- Work to complete
Gather from the listing below each line that includes the word "frame", and copy it.

- Available data
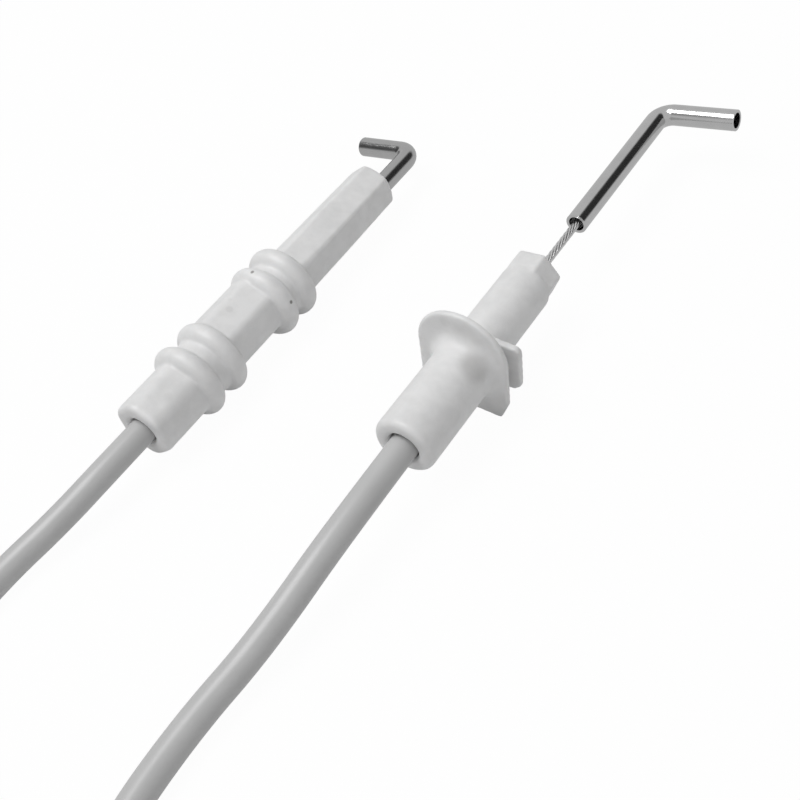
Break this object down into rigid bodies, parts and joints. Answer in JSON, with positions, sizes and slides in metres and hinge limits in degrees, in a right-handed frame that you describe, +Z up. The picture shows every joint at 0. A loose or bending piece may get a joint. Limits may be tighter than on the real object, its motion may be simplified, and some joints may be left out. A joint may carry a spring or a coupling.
{
  "type": "ignition electrode",
  "caption": "Pair of burner ignition electrodes: a ribbed ceramic with a bent rod and a collared ceramic with a bent open tube, each on a silicone lead with a booted terminal.",
  "frame": {"origin": "on the surface, under the middle of the two electrodes without their leads", "axes": "+Y along both electrodes from lead to tip, +Z up from the surface, +X from the ribbed electrode to the collar electrode"},
  "size_m": [0.0939, 0.1742, 0.0164],
  "materials": {
    "ceramic": "off-white, thin glaze",
    "cement": "matt cement",
    "nickel_alloy": "drawn, polished",
    "bright_steel": "bright plated",
    "plated_steel": "plated",
    "steel_strand": "twisted strands",
    "copper_strand": "tinned strands",
    "silicone": "grey silicone, satin",
    "boot_silicone": "dark silicone, matt",
    "brass": "plain",
    "spring_steel": "plain"
  },
  "bodies": {
    "collar_electrode": {"collar_core_wire": "steel_strand", "tip_tube": "bright_steel", "wire_ferrule": "plated_steel", "collar_lead": "silicone", "collar_lead_coil": "silicone", "collar_lead_tail": "silicone", "collar_terminal_socket": "brass", "collar_terminal_clip": "spring_steel"},
    "collar_ceramic": {"collar_insulator": "ceramic"},
    "collar_boot": {"collar_terminal_boot": "boot_silicone"},
    "ribbed_electrode": {"ribbed_insulator": "ceramic", "bent_rod": "nickel_alloy", "rod_cement": "cement", "rod_crimp_sleeve": "plated_steel", "ribbed_core_end": "copper_strand", "ribbed_lead": "silicone", "ribbed_lead_coil": "silicone", "ribbed_lead_tail": "silicone", "ribbed_terminal_socket": "brass", "ribbed_terminal_clip": "spring_steel"},
    "ribbed_boot": {"ribbed_terminal_boot": "boot_silicone"}
  },
  "joints": [
    {"name": "collar_slide", "type": "slide", "parent": "collar_electrode", "child": "collar_ceramic", "axis": [0, 1, 0], "range_m": [0, 0.0101]},
    {"name": "collar_boot_slide", "type": "slide", "parent": "collar_electrode", "child": "collar_boot", "axis": [0.9848, -0.1736, 0], "range_m": [0, 0.008]},
    {"name": "pair_apart", "type": "slide", "parent": "collar_electrode", "child": "ribbed_electrode", "axis": [-1, 0, 0], "range_m": [0, 0.02]},
    {"name": "ribbed_boot_slide", "type": "slide", "parent": "ribbed_electrode", "child": "ribbed_boot", "axis": [0, -1, 0], "range_m": [0, 0.008]}
  ]
}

- Final result
Break this object down into rigid bodies, parts and joints. Answer in JSON, with positions, sizes and slides in metres and hinge limits in degrees, in a right-handed frame that you describe, +Z up. The picture shows every joint at 0. A loose or bending piece may get a joint. Limits may be tighter than on the real object, its motion may be simplified, and some joints may be left out. A joint may carry a spring or a coupling.
  "frame": {"origin": "on the surface, under the middle of the two electrodes without their leads", "axes": "+Y along both electrodes from lead to tip, +Z up from the surface, +X from the ribbed electrode to the collar electrode"},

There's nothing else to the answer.